Yürüttüğümüz bu titiz çalışmanın ürünü olarak geliştirilen tarayıcı, dört ana işlev sunuyor: İlk olarak, kararları devlet, konu, tarih, organ ve olaylara göre sıralayan bir arama motoru. Sonuçlar, bir dizi tarihi referans ve Le Monde diplomatique’de yayınlanan makalelerle birlikte bir zaman çizelgesinde görüntüleniyor. Oylamaya sunulan herhangi bir karara tıklamak, oy dağılımını ve coğrafi dağılımı görmek için yeterli oluyor. Kartogram, üyelerin eşitliği ilkesine göre düzenlenmiştir: ABD, Küba ile aynı alanı kaplamaktadır.
Tarayıcımızda ayrıca bir pozisyon karşılaştırma aracı da bulunuyor. Ülkeler seçildiğinde, bir infografik tüm oylarını zaman ekseninde sıralıyor ve böylece benzerlikler veya karşıtlıklar, sürekli veya geçici durumlar, ittifakların oluşum veya çözülme eğilimleri net biçimde ortaya çıkıyor. Kim, ne için ve kiminle oy veriyor? Çok güzel ama bu kez de neden sorusu ortaya çıkıyor. Cevabı doğrudan sunmasa da aracımız bazı ipuçları veriyor; çünkü oy verileri ile incelenen devletlerin NATO, Dünya Ticaret Örgütü, Bağlantısızlar Hareketi gibi farklı kuruluşlara üyelikleri çaprazlanabiliyor.
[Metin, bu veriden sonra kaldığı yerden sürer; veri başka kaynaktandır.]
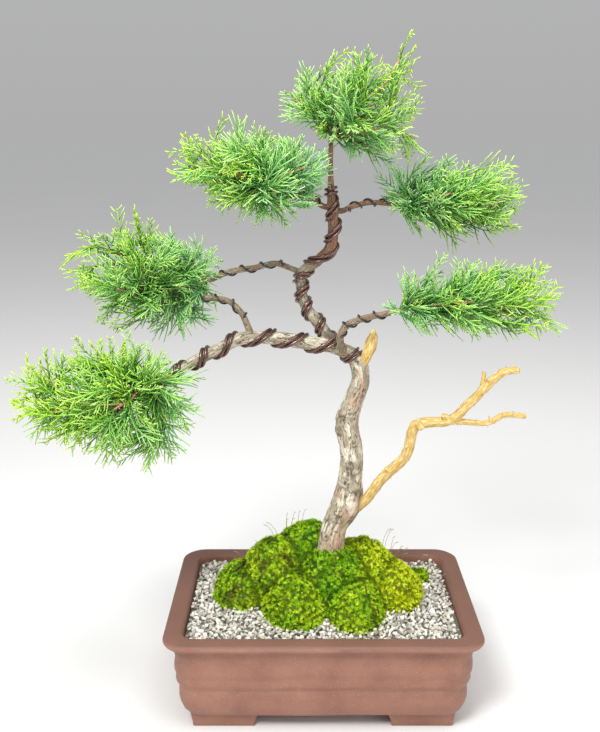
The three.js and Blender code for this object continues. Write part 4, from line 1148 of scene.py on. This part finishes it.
def nearest_on_limbs(points, limbs):
    """For each point: its grain (round and along its limb), and the limb's radius there."""
    best = np.full(len(points), 1e9)
    grain, radius = np.zeros((len(points), 3)), np.zeros(len(points))
    for number, stations in enumerate(limbs):
        line = limb_line(stations)
        for start in range(0, len(points), 4000):
            part = slice(start, start + 4000)
            offset = points[part, None] - line["centre"]
            distance = np.linalg.norm(offset, axis=2) - line["radius"]
            i = distance.argmin(1)
            rows = np.arange(len(i))
            closest = distance[rows, i]
            better = closest < best[part]
            away = unit(offset[rows, i])
            around = np.stack([
                (away * line["front"][i]).sum(1) * line["radius"][i],
                (away * line["side"][i]).sum(1) * line["radius"][i],
                0.22 * (line["travelled"][i] + (offset[rows, i] * line["along"][i]).sum(1))
                + 40.0 * number,
            ], 1)
            best[part] = np.where(better, closest, best[part])
            grain[part] = np.where(better[:, None], around, grain[part])
            radius[part] = np.where(better, line["radius"][i], radius[part])
    return grain, radius


def wood_mesh(name, limbs, voxel, flatness=1.0):
    """One skin over limbs that grow out of each other, its points, their grain and radii."""
    shape = Shape()
    for stations in limbs:
        add_limb(shape, stations, flatness)
    mesh = modified(
        shape, name,
        ("REMESH", {"mode": "VOXEL", "voxel_size": voxel * MM}),
        ("SMOOTH", {"factor": 0.5, "iterations": 3}),
    )
    points = points_of(mesh)
    grain, radius = nearest_on_limbs(points, limbs)
    store(mesh, "grain", grain)
    return mesh, points, grain, radius


def carve(mesh, relief, depth):
    """Moves a mesh's points along their normals by a relief of 0 to 1, 0.5 being no move."""
    moves = values_of(mesh.vertex_normals, "vector") * ((relief - 0.5) * depth)[:, None]
    mesh.vertices.foreach_set("co", in_frame(points_of(mesh) + moves).ravel())
    mesh.update()
    store(mesh, "relief", relief)


def knots(points, front):
    """Relief and darkness of the knots on the trunk's front, each a ring round a hollow heart."""
    relief, dark = np.zeros((2, len(points)))
    for x, z, size in KNOTS:
        away = np.hypot(points[:, 0] - x, 0.75 * (points[:, 2] - z)) / size
        away += 0.3 * noise_at(points, 5, size)
        ring = np.where(front & (away < 2), np.exp(-(away - 0.85) ** 2 * 9), 0)
        heart = np.where(front, np.exp(-away ** 2 * 6), 0)
        relief += 0.55 * ring - 0.3 * heart
        dark = np.maximum(dark, (0.75 * ring + 0.7 * heart) * (0.75 + noise_at(points, 4)))
    return relief, dark


def blushes(points, front):
    blush = np.zeros(len(points))
    for x, z, half_x, half_z in BLUSHES:
        away = np.hypot((points[:, 0] - x) / half_x, (points[:, 2] - z) / half_z)
        blush = np.maximum(blush, np.where(front, np.clip(1.6 - 1.3 * away, 0, 0.75), 0))
    return blush


def tree_wood():
    """Bark in plates with cracks between them, knots, and a collar where the trunk turns."""
    limbs = [TRUNK, LOW_BRANCH, LEADER, *SIDE_BRANCHES.values()]
    mesh, points, grain, radius = wood_mesh("tree", limbs, VOXELS["tree"])
    x, y, z = points.T
    flaky = grain * [1, 1, 2.6]
    plates = np.clip(5 * np.abs(noise_at(flaky, 9, 2.0)), 0, 1)
    relief, knot = knots(points, y < FRONT_SIDE)
    relief += 0.25 + 0.25 * plates + 0.4 * noise_at(flaky, 11, 5.0) + 0.2 * noise_at(flaky, 4, 9.0)
    on_trunk = radius > TRUNK_RADIUS
    collar = np.abs(z - COLLAR["z"] - 0.25 * (x - 25)) / COLLAR["size"]
    relief += on_trunk * (0.3 * np.exp(-(collar - 1) ** 2 * 3) - 0.25 * np.exp(-collar ** 2 * 5))
    knot = np.maximum(knot, 0.7 * on_trunk * np.exp(-collar ** 2) * (noise_at(points, 4) > -0.1))
    young = np.interp(z, YOUNG_BARK, [0, 1])
    young = np.maximum(young, 0.55 * np.clip(4.6 - radius, 0, 1))
    shade = 0.6 * np.clip((8.4 - radius) / 4.5, 0.25 * (z > 297), 1) * (1 - 0.8 * young)
    store(mesh, "young", young)
    store(mesh, "foot", 0.9 * np.interp(z - 1.2 * x, TRUNK_FOOT, [1, 0]) * on_trunk)
    store(mesh, "knot", np.maximum(knot, shade))
    store(mesh, "blush", blushes(points, y < FRONT_SIDE))
    carve(mesh, np.clip(relief, 0, 1.4), 0.15 * np.clip(radius, 2.5, 13))
    finish_piece("living_wood", mesh, BARK, ["tree_wood"])


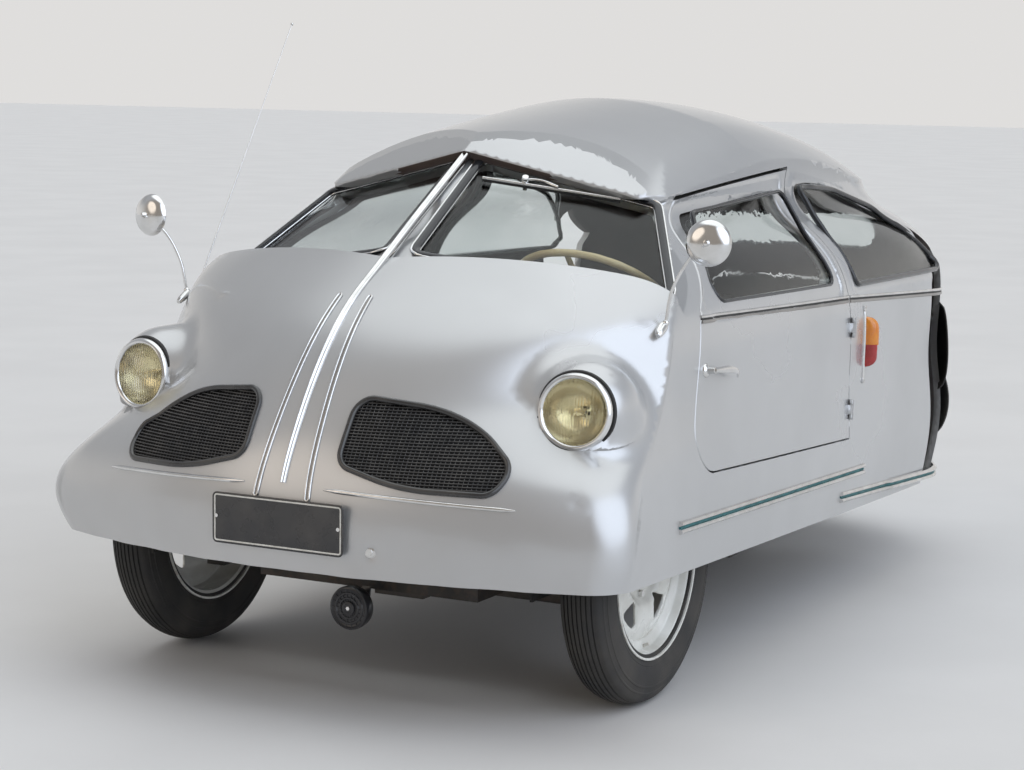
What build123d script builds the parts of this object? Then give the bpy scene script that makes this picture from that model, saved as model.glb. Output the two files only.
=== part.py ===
from build123d import *
import os
from math import atan2, cos, degrees, radians, sin

os.makedirs("parts", exist_ok=True)

# Three-wheeled car, millimetres. +X is the car's left, -Y its front, +Z up.
# Everything is drawn from the front axle's line on the ground and moved once, in save(),
# so that the origin lies at the bottom centre of the whole car.

# Overall sizes
LENGTH = 3200.0
NOSE_OVERHANG = 595.0
HALF_TRACK = 635.0
WHEELBASE = 1960.0
AXLE_Y = NOSE_OVERHANG - LENGTH / 2

# Walls and clearances
NOSE_WALL = 12.0
BODY_WALL = 20.0
ROOF_WALL = 26.0
DOOR_WALL = 42.0
DOOR_GAP = 5.0
DOOR_TOP_ROOM = 5.0
LID_GAP = 5.0
SEAT_CLEAR = 0.3
RUNNING_FIT = 0.05
BIG = 4000.0

# Wheels
TYRE_R = 330.0
TYRE_W = 118.0
BEAD_R = 206.0
RIM_FLANGE_R = 220.5
RIM_W = 112.0
RIM_FLANGE_T = 5.0
RIM_SKIN = 5.0
DISC_DISH = 26.0
HUB_R = 40.0
HUB_LENGTH = 76.0
STUB_R = 16.0
WHEEL_HOLES = 5
WHEEL_HOLE_R = 24.0
WHEEL_HOLE_PCR = 122.0
DRUM_R = 118.0
DRUM_T = 34.0

# Body outlines, one level each. Columns: height, nose centre y, corner x and y, shoulder x and y,
# flank x and y, hip x and y, heel x and y, tail centre y
BODY_LEVELS = (
    (170, -556, 712, -436, 778, -330, 726, 750, 675, 2030, 380, 2470, 2545),
    (350, -578, 705, -430, 772, -325, 732, 750, 685, 2030, 395, 2500, 2603),
    (560, -565, 688, -395, 756, -240, 732, 750, 685, 2030, 395, 2500, 2605),
    (740, -466, 560, -235, 718, -50, 724, 750, 680, 2030, 390, 2490, 2590),
    (900, -333, 588, -100, 698, 40, 706, 750, 675, 2040, 385, 2470, 2535),
    (1050, -92, 520, 90, 606, 215, 612, 800, 580, 2010, 345, 2400, 2450),
    (1210, 140, 430, 320, 506, 440, 511, 900, 480, 1870, 270, 2190, 2255),
    (1450, 530, 270, 640, 352, 740, 358, 1060, 330, 1600, 190, 1850, 1910),
)

# Roof crown: a side profile turned about a long axis under it
CROWN_AXIS_Z = 450.0
CROWN_PROFILE = ((100, 1300), (560, 1368), (1040, 1422), (1850, 1343), (2660, 1105))

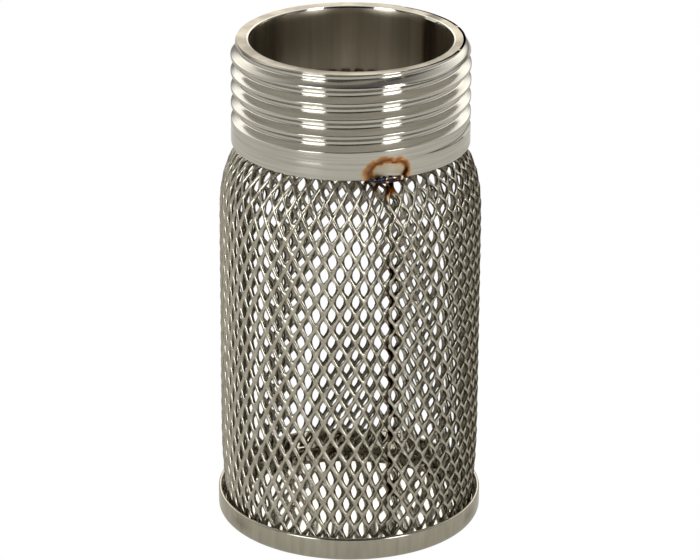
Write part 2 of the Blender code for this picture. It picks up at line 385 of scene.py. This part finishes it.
def expanded_stainless():
    """Stainless sheet, slit and stretched: satin, a little mottled, browned where welded, painted shade
    on the seam's inner flap.
    """
    material, tree, shader, place = new_metal("expanded stainless steel", 0.3)
    mottle = add(tree, "TexNoise", {"Vector": place, "Scale": 1 / (1.5 * MM), "Detail": 4})
    tone = add(
        tree, "ValToRGB", {0: mottle.outputs["Fac"]}, stops=[(0.3, "#aea99a"), (0.7, "#d0cbbe")]
    )
    base = tone.outputs[0]
    near = wavering(tree, place, 0.4 * MM, 1.0 * MM)
    scorch = [(0, "#120b06"), (0.4, "#3a1c06"), (0.65, "#a0560c"), (0.9, "#d09a40")]
    scorch_shares = [(0, "#ffffff"), (0.6, "#ffffff"), (0.85, "#b0b0b0"), (1, "#000000")]
    scorch_halves = (2.9 * MM, 3 * MM, 2.4 * MM)
    for name in NECK_WELDS:
        middle, azimuth = weld_place(name)
        distance = spot(tree, near, middle, azimuth, scorch_halves)
        base = heat_tint(tree, base, distance, scorch, scorch_shares)
    # Along the seam the inner flap is darkened, partly weld tint and partly painted shade where it lies
    # under the outer flap; the outer one is out of the spots' reach
    soot = [(0, "#0c0704"), (0.75, "#1c0f06"), (0.95, "#6a3a10")]
    soot_shares = [(0, "#ffffff"), (0.8, "#ffffff"), (1, "#000000")]
    soot_halves = (2.2 * MM, 0.9 * MM, 2.3 * MM)
    soot_r = SLEEVE_R - 0.9 * MM
    for name in SEAM_WELDS:
        middle, azimuth = weld_place(name)
        centre = azimuth_turn(azimuth) @ Vector((0, -soot_r, middle.z))
        distance = spot(tree, near, centre, azimuth, soot_halves)
        base = heat_tint(tree, base, distance, soot, soot_shares)
    link_colour(tree, shader, base)
    rough = add(
        tree, "MapRange", {"Value": mottle.outputs["Fac"], "To Min": 0.2, "To Max": 0.36}
    )
    tree.links.new(rough.outputs[0], shader.inputs["Roughness"])
    # The rolls leave a grain of about 0.05 mm, drawn coarser so that it shows
    grain = add(tree, "TexNoise", {"Vector": place, "Scale": 1 / (0.25 * MM), "Detail": 2})
    bump = add(
        tree, "Bump", {"Height": grain.outputs["Fac"], "Strength": 0.4, "Distance": 0.01 * MM}
    )
    tree.links.new(bump.outputs[0], shader.inputs["Normal"])
    return material


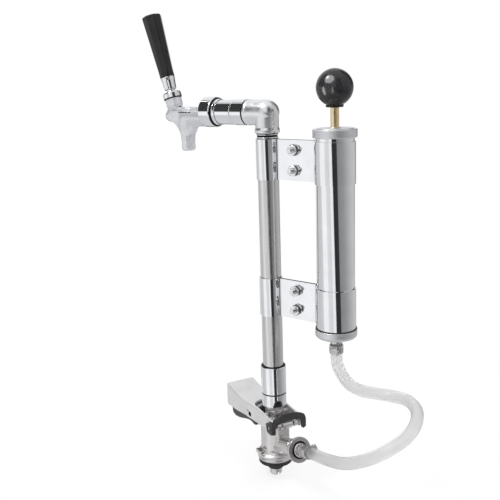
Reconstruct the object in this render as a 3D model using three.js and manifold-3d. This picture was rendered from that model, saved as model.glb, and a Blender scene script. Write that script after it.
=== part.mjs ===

Tarayıcımızı geliştirmeye devam edeceğiz; şu anki sürüm daha da iyileştirilecek ancak Le Monde diplomatique’in titiz okurlarının önerilerine de ihtiyaç duyuyoruz. Bu arada, özel bir filtre ile Le Monde diplomatique editörleri tarafından yapılan bazı özel arama sonuçlarına ulaşabiliyorsunuz. Bunların en çarpıcı olanı ise İsrail’in uymadığı BM kararlarının sayısı: Bazen okuduğunuz gibi onlarca ya da birkaç yüz değil; tam 1201 tane… Bu sayı, müttefikini korumak için Güvenlik Konseyi’nde onlarca kez veto hakkını kullanan ABD olmasa çok daha da yüksek olurdu.